Non-clustered index (secondary index): a separate B+ tree; leaf pages contain the index key and the row’s primary key (InnoDB) or heap file location (PostgreSQL). Fetching the actual row requires a second lookup.
Covering index: a non-clustered index that contains all columns needed by a query. The query can be answered entirely from the index without fetching rows (index-only scan).
Composite Index
An index on multiple columns: CREATE INDEX idx ON Student(dept_id, gpa).
Prefix rule: the composite index can be used for queries that filter on a prefix of the indexed columns.
WHERE dept_id = 3: uses the index (leftmost column).WHERE dept_id = 3 AND gpa > 3.5: uses both columns.WHERE gpa > 3.5: cannot use the index (gpa is not the leftmost column).
Column ordering: place the most selective (highest cardinality) columns first for equality predicates; range predicate column last.
Partial Index
An index on a subset of rows satisfying a predicate.

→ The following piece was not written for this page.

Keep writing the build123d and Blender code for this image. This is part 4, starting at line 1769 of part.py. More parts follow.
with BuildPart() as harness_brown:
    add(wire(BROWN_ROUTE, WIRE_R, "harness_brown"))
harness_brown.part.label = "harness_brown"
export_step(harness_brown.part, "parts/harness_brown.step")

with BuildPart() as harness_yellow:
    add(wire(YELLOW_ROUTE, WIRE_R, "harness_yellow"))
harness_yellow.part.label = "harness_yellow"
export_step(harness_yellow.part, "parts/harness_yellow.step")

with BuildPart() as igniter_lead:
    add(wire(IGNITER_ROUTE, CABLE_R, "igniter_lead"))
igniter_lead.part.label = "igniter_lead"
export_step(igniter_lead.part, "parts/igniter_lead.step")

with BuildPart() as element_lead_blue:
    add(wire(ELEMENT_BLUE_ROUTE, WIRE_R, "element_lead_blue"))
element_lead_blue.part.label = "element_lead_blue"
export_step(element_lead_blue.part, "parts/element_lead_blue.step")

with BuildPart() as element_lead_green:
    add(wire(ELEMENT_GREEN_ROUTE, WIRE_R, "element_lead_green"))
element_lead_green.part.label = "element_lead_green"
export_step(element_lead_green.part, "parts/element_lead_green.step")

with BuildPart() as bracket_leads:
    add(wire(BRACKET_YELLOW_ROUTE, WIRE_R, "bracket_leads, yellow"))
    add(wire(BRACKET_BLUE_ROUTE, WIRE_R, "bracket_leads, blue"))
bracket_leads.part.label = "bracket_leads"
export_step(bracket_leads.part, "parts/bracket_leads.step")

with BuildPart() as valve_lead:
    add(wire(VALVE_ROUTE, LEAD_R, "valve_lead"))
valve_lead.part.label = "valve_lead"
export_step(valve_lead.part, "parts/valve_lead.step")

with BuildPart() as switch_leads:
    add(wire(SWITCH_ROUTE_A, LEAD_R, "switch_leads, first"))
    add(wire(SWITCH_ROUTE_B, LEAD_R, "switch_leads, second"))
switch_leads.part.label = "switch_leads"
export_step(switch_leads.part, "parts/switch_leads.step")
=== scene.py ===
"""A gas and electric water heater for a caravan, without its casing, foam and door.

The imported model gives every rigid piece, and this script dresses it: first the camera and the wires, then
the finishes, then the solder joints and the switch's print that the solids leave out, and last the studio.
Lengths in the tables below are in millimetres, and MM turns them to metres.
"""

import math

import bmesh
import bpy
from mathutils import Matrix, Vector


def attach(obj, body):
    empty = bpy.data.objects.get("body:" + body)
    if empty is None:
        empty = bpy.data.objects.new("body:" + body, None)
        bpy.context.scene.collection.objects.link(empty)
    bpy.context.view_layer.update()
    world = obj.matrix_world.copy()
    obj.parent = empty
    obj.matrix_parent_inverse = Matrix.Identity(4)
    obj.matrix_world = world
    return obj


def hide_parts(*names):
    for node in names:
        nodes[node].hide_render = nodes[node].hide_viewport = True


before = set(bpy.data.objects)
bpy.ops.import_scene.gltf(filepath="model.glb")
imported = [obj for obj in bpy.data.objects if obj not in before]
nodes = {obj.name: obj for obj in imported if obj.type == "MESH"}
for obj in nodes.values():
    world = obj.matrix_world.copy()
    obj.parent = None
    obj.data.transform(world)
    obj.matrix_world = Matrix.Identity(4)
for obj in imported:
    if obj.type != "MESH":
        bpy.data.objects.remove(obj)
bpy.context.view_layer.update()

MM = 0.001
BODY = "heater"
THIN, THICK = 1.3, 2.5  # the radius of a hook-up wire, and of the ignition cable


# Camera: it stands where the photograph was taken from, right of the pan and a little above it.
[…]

CREATE INDEX idx_active_users ON Users(email) WHERE status = 'active';
Smaller index; useful when queries always include the predicate.

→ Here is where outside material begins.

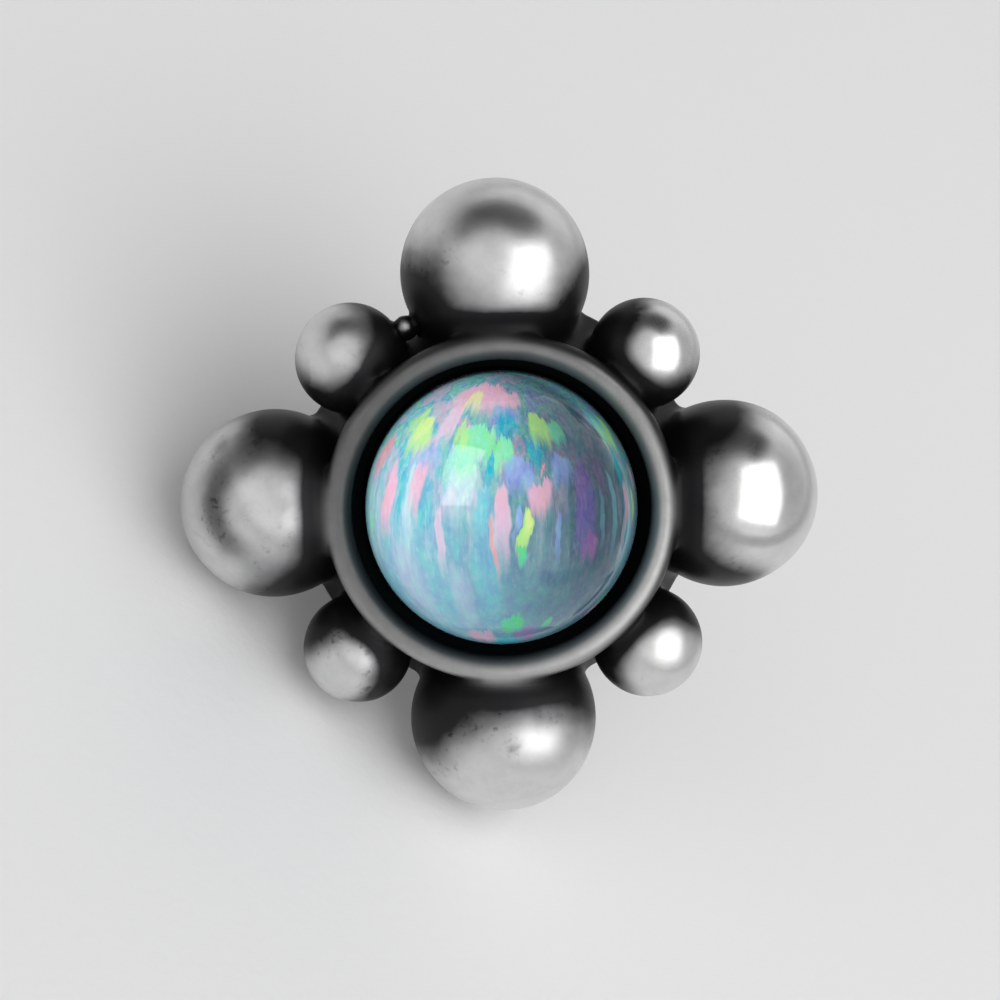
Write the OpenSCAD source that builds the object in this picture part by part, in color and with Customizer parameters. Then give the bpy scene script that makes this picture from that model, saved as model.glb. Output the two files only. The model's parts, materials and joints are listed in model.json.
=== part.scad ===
// Decorative threaded end for a piercing: a domed opal in a beaded setting on a threaded post.
// It lies as it rests by itself, on the tip of its post and two large beads, with its face up.
//
// Each sub-part is drawn in its own upright frame: +Z out of the face, +Y towards the top bead,
// and z = 0 at the centres of the large beads. laid_down() then turns it into the resting pose,
// where +Z is up, -Y is the side that the face looks to and z = 0 is the surface it lies on.

/* [Beads] */
// Large beads round the rim, with a small one between each two
bead_count = 4; // [4:1:5]
// Diameter of a large bead
bead_d = 1.2; // [1.1:0.02:1.3]
// Diameter of the circle through the large beads' centres
bead_circle_d = 2.88; // [2.8:0.02:3]
// Diameter of a small bead
small_bead_d = 0.7; // [0.6:0.02:0.74]
// Diameter of the circle through the small beads' centres
small_bead_circle_d = 2.62; // [2.5:0.02:2.7]
// Height of the small beads' centres over the large ones'
small_bead_rise = 0.15; // [0.1:0.01:0.2]

/* [Hub] */
// Depth of the flat back below the large beads' centres
back_depth = 0.22; // [0.18:0.01:0.26]
// Diameter of the hub at its back edge
back_d = 2.58; // [2.5:0.02:2.7]
// Bevel along the back edge
back_bevel = 0.03; // [0.02:0.01:0.05]
// Diameter of the waist under the cup's rim
waist_d = 2.06; // [2:0.02:2.1]
// Height of the waist over the large beads' centres
waist_rise = 0.26; // [0.2:0.01:0.3]

/* [Cup] */
// Diameter of the circle along the crest of the rolled rim
rim_d = 2.04; // [2.02:0.01:2.06]
// Thickness of the rolled rim
rim_t = 0.17; // [0.15:0.01:0.2]
// Height of the rim's crest over the large beads' centres
rim_rise = 0.56; // [0.5:0.01:0.6]
// Depth of the open channel round the stone, below the rim's crest
channel_depth = 0.22; // [0.15:0.01:0.25]

/* [Opal] */
// Diameter of the stone
opal_d = 1.7; // [1.66:0.01:1.74]
// Height of the dome's centre over the large beads' centres
dome_rise = 0.45; // [0.4:0.01:0.5]
// Height of the straight girdle under the dome
girdle_h = 0.26; // [0.2:0.01:0.28]
// Bevel round the stone's foot
opal_bevel = 0.06; // [0.04:0.01:0.1]

/* [Post] */
// Outer diameter of the thread and of the shoulder above it, M1.2
thread_d = 1.2; // [1.15:0.01:1.25]
// Pitch of the thread
thread_pitch = 0.25; // [0.2:0.01:0.26]
// Amount by which the thread's crests narrow towards the lead-in, on the diameter
thread_taper = 0.02; // [0.01:0.01:0.04]
// Length of the post behind the flat back
post_l = 1.4; // [1.3:0.05:1.8]
// Diameter of the tip
tip_d = 1; // [0.96:0.01:1.04]
// Length of the tapered lead-in at the tip
lead_in_l = 0.2; // [0.15:0.01:0.25]
// Length of the plain shoulder between the back and the thread
shoulder_l = 0.25; // [0.2:0.01:0.3]
// Diameter of the stem pressed into the hub
stem_d = 0.84; // [0.7:0.01:0.84]
// Length of the stem, from the flat back
stem_l = 0.24; // [0.15:0.01:0.25]
// Depth of the recess that the shoulder is seated in
recess_depth = 0.06; // [0.05:0.01:0.1]
// Diameter of that recess
recess_d = 1.34; // [1.3:0.01:1.4]

/* [Fit] */
// Clearance round the opal and the stem, and under the shoulder
clearance = 0.02; // [0.01:0.005:0.03]

/* [Hidden] */
$fn = 96;

bead_r = bead_d / 2;
bead_circle_r = bead_circle_d / 2;
small_bead_r = small_bead_d / 2;
small_bead_circle_r = small_bead_circle_d / 2;
opal_r = opal_d / 2;
rim_r = rim_d / 2;
back_z = -back_depth;
rim_z = rim_rise - rim_t / 2;
seat_floor_z = dome_rise - girdle_h - clearance;
channel_z = rim_rise - channel_depth;

// Thread form with 60 degree flanks, a crest flat of an eighth of the pitch and a deeper root
thread_r = thread_d / 2;
thread_depth = 0.6134 * thread_pitch;
root_r = thread_r - thread_depth;
flank_slope = tan(30);
root_w = thread_pitch * 7 / 8 - 2 * thread_depth * flank_slope;
// The groove's cutter stands a little proud of the crests, and runs out over the last turns
cutter_over = 0.015;
cutter_steps = 24;
run_out_turns = 0.5;

tip_r = tip_d / 2;
tip_z = back_z - post_l;
lead_in_z = tip_z + lead_in_l;
shoulder_z = back_z - shoulder_l;

// Resting pose: it leans towards the gap between two large beads, and the plane that it lies on
// touches the edge of the tip and the round edges of those two beads' flat backs
bead_step = 360 / bead_count;
lean_azimuth = 90 + 1.5 * bead_step;
bead_flat_r = sqrt(bead_r * bead_r - back_depth * back_depth);
bead_out = bead_circle_r * cos(bead_step / 2);
tilt = atan2(post_l, bead_out + bead_flat_r - tip_r);
lift = -tip_z * cos(tilt) + tip_r * sin(tilt);
front_y = max(
    bead_out * cos(tilt) + bead_r,
    small_bead_circle_r * cos(tilt) + small_bead_rise * sin(tilt) + small_bead_r,
    dome_rise * sin(tilt) + opal_r
);
rear_y = -tip_z * sin(tilt) + tip_r * cos(tilt);

module laid_down() {
    translate([0, (front_y - rear_y) / 2, lift])
        rotate([tilt, 0, 0])
            rotate([0, 0, 270 - lean_azimuth])
                children();
}

module ring_of_beads(r, circle_r, z, first_azimuth) {
    for (i = [0 : bead_count - 1])
        rotate([0, 0, first_azimuth + i * bead_step])
            translate([circle_r, 0, z])
                sphere(r);
}

// Back plate that flares out from the waist, with the cup's wall above it
module hub() {
    rotate_extrude()
        polygon([
            [0, back_z - back_depth],
            [back_d / 2 - back_bevel, back_z - back_depth],
            [back_d / 2 - back_bevel, back_z],
            [back_d / 2, back_z + back_bevel],
            [waist_d / 2, waist_rise],
            [waist_d / 2, rim_z],
            [0, rim_z]
        ]);
    rotate_extrude()
        translate([rim_r, rim_z])
            circle(rim_t / 2);
}

// Room for the stone: a close seat below and an open channel round the stone above
module cup_hollow() {
    seat_r = opal_r + clearance;
    channel_r = rim_r - rim_t / 2;
    translate([0, 0, seat_floor_z])
        cylinder(r = seat_r, h = rim_rise);
    translate([0, 0, channel_z])
        cylinder(r = channel_r, h = rim_rise);
}

// Hole for the post's stem, and the shallow recess for its shoulder
module post_hole() {
    translate([0, 0, back_z])
        cylinder(d = stem_d + 2 * clearance, h = stem_l + clearance);
    translate([0, 0, back_z - back_depth])
        cylinder(d = recess_d, h = back_depth + recess_depth);
}

module setting_body() {
    difference() {
        union() {
            hub();
            ring_of_beads(bead_r, bead_circle_r, 0, 90);
            ring_of_beads(small_bead_r, small_bead_circle_r, small_bead_rise, 90 + bead_step / 2);
        }
        // The beads and the hub share one flat back
        translate([0, 0, back_z - bead_d])
            cylinder(d = 2 * bead_circle_d, h = bead_d);
        cup_hollow();
        post_hole();
    }
}

module opal_body() {
    girdle_z = dome_rise - girdle_h;
    intersection() {
        translate([0, 0, dome_rise])
            sphere(opal_r);
        translate([0, 0, dome_rise])
            cylinder(r = opal_d, h = opal_d);
    }
    translate([0, 0, girdle_z + opal_bevel])
        cylinder(r = opal_r, h = girdle_h - opal_bevel);
    translate([0, 0, girdle_z])
        cylinder(r1 = opal_r - opal_bevel, r2 = opal_r, h = opal_bevel);
}

// Section of the thread's groove where its floor is at radius floor_r: distance from the axis and
// height over the groove's middle
function groove_section(floor_r) =
    let (
        outer_r = thread_r + cutter_over,
        floor_w = root_w + 2 * (floor_r - root_r) * flank_slope,
        outer_w = root_w + 2 * (outer_r - root_r) * flank_slope
    )
    [[floor_r, -floor_w / 2], [outer_r, -outer_w / 2], [outer_r, outer_w / 2], [floor_r, floor_w / 2]];

// Right-hand helical cutter, from below the tip to the shoulder. It leaves the tip's edge whole on
// the side that the piece leans on and on the far side.
module thread_cutter() {
    corners = 4;
    first_turn = -1;
    last_turn = (shoulder_z - tip_z) / thread_pitch - 0.5;
    rings = ceil((last_turn - first_turn) * cutter_steps);
    exit_azimuth = lean_azimuth + 90;
    points = [
        for (i = [0 : rings])
            let (
                turn = first_turn + (last_turn - first_turn) * i / rings,
                azimuth = exit_azimuth + 360 * turn,
                run_out = max(0, 1 - (last_turn - turn) / run_out_turns),
                floor_r = root_r + run_out * (thread_depth + cutter_over / 2)
            )
            for (p = groove_section(floor_r))
                [p[0] * cos(azimuth), p[0] * sin(azimuth), tip_z + thread_pitch * turn + p[1]]
    ];
    sides = [
        for (i = [0 : rings - 1], j = [0 : corners - 1])
            let (
                a = i * corners + j,
                b = i * corners + (j + 1) % corners,
                c = b + corners,
                d = a + corners
            )
            each [[a, b, c], [a, c, d]]
    ];
    first_cap = [for (j = [corners - 1 : -1 : 0]) j];
    last_cap = [for (j = [0 : corners - 1]) rings * corners + j];
    polyhedron(points, concat(sides, [first_cap, last_cap]));
}

module post_body() {
    // Stem and shoulder
    translate([0, 0, shoulder_z])
        cylinder(d = stem_d, h = shoulder_l + stem_l);
    translate([0, 0, shoulder_z])
        cylinder(r = thread_r, h = shoulder_l + recess_depth - clearance);
    // Thread, and the lead-in at the tip
    crest_r = thread_r - thread_taper / 2;
    difference() {
        union() {
            translate([0, 0, lead_in_z])
                cylinder(r1 = crest_r, r2 = thread_r, h = shoulder_z - lead_in_z);
            translate([0, 0, tip_z])
                cylinder(r1 = tip_r, r2 = crest_r, h = lead_in_l);
        }
        thread_cutter();
    }
}

module setting() {
    color([0.42, 0.42, 0.42]) laid_down() setting_body();
}

module opal() {
    color([0.66, 0.82, 0.9]) laid_down() opal_body();
}

module threaded_post() {
    color([0.8, 0.8, 0.8]) laid_down() post_body();
}

setting();
opal();
threaded_post();
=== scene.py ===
"""Looks for a piercing top: a domed opal in a beaded, darkened setting on a threaded post.

Every piece is built in the top's own upright frame, in millimetres: +Z out of the face, +Y towards
the top bead and z = 0 at the centres of the large beads. LAID_DOWN then takes it to the row frame,
where the top rests on the tip of its post and two large beads.
"""

import json
import math

import bpy
import numpy as np
from mathutils import Matrix, Vector


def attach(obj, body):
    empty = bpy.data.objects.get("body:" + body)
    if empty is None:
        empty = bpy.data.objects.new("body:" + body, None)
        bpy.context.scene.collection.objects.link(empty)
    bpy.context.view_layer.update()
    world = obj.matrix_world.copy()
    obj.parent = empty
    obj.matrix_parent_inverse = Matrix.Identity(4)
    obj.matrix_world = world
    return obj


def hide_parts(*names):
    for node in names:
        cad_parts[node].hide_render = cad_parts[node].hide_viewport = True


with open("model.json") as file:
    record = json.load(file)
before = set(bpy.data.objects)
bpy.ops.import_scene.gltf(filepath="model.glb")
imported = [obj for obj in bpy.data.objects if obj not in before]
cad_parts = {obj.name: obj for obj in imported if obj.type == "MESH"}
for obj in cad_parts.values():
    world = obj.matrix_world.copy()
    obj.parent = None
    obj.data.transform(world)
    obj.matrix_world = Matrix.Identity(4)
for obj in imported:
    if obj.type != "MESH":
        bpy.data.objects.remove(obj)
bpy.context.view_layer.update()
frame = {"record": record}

MM = 0.001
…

Functional / Expression Index
Index on a computed expression.
CREATE INDEX idx_lower_email ON Users(LOWER(email));
-- Enables: WHERE LOWER(email) = 'alice@example.com'
Full-Text Index
Supports searching within text content. Tokenizes text into terms; builds an inverted index (term -> set of documents/rows).

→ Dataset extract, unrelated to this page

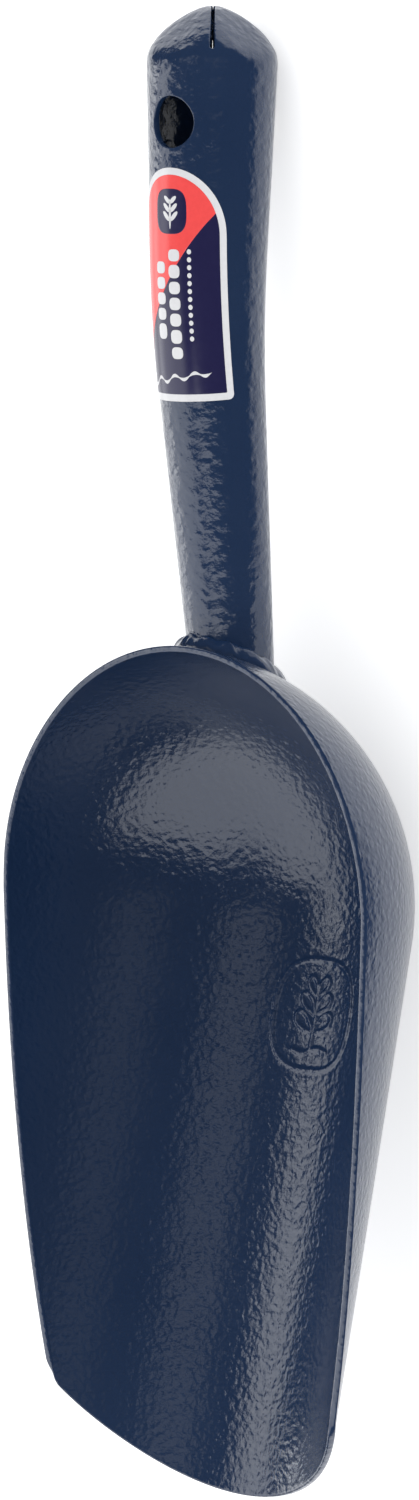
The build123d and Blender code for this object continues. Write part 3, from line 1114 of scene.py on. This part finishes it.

PostgreSQL: CREATE INDEX idx_ft ON Articles USING GIN(to_tsvector('english', body)). Query: WHERE to_tsvector('english', body) @@ plainto_tsquery('database index').
Elasticsearch: purpose-built for full-text search. Stores inverted indexes; supports relevance scoring (TF-IDF, BM25), faceting, and aggregations.
Index Selection Guidelines
Create indexes on:
- Primary keys (automatic).
- Foreign key columns (speed up joins; PostgreSQL does not create these automatically).
- Columns used in
WHERE,JOIN ON,ORDER BY,GROUP BYclauses. - High-cardinality columns (many distinct values) for equality predicates.
Avoid indexes on:
- Small tables (full scan is faster than index lookup + fetch).
- Low-cardinality columns (e.g., boolean, gender) for equality predicates.
- Columns that are updated very frequently.
- Tables with heavy write workloads.
Query Optimizer and Index Use
The query optimizer decides whether to use an index based on estimated cost.
Statistics: the optimizer uses table statistics (row count, column histograms, index cardinality) to estimate the cost of different plans.
EXPLAIN / EXPLAIN ANALYZE:
EXPLAIN ANALYZE
SELECT * FROM Student WHERE dept_id = 3 AND gpa > 3.5;
Output shows the chosen plan, estimated vs. actual row counts, and execution times.
Common issues:
- Outdated statistics: run
ANALYZE tablenameto refresh. - The optimizer may choose a sequential scan over an index scan if the predicate is not selective enough (e.g., matching 50% of rows).
- Force index use (as a last resort):
/*+ INDEX(Student idx_student_dept) */(hint syntax varies by database).